We can see that the best score of ~.66 comes from a RandomForestClassifier with depth 7 and 100 trees. 

The best score for KNeighbors was ~.58 with 7 neighbors. This implies that around half the time, the model was able to predict what age group the item was for, based on color and season. 

The best score for DecisionTreeClassifier was ~.65 with a tree of depth 8. A little over half the time the model was able to predict what the age was. 

Honestly, these score are actually a lot better than I thought they would be. I didn't really see much relationship between color and season, to age group. One thing to note is that the 'Age' catgory only inclues 3 values. Meaning that even with random guessing, the model could still achieve a score of around ~.33 farily easy. Also adding more range in parameters for GridSearchCV to search through could alter these scores.

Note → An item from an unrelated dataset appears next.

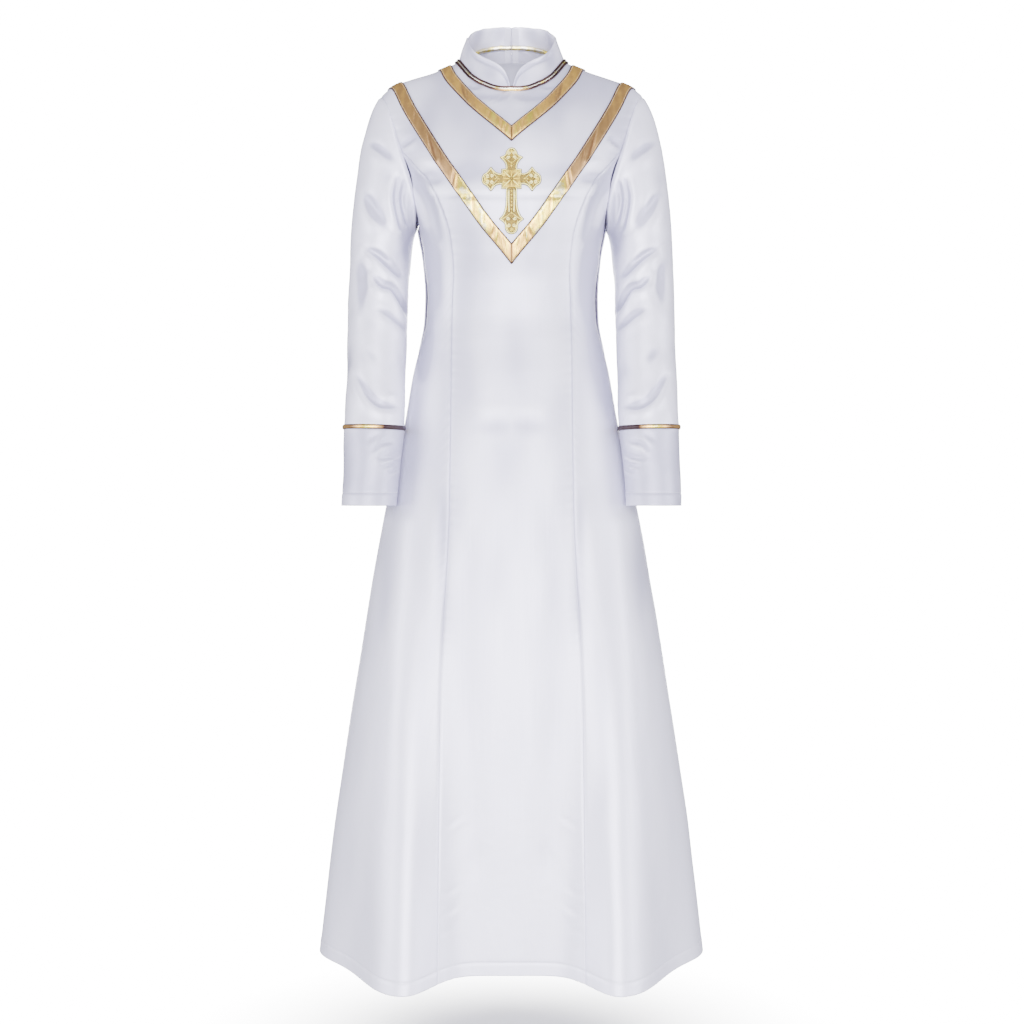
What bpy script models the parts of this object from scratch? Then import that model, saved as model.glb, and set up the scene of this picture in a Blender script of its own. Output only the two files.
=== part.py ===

For the ranking of models, RandomForestClassifier in first, DecisionTrees in second, and Kneighbors in third, I do believe this to make some sense based on their underlying theory. Since the data has little correlation, and some variables have few possible outcomes i.e 4 values for TripletOfMonths and 3 for Age, it would be easier to make accuarate "Cuts" on the data opposed to finding the nearest data points. This would lead to Decision Trees outperforming Kneighbors and Random Forest, aka a bunch of Decision Trees, outperforming a single Tree.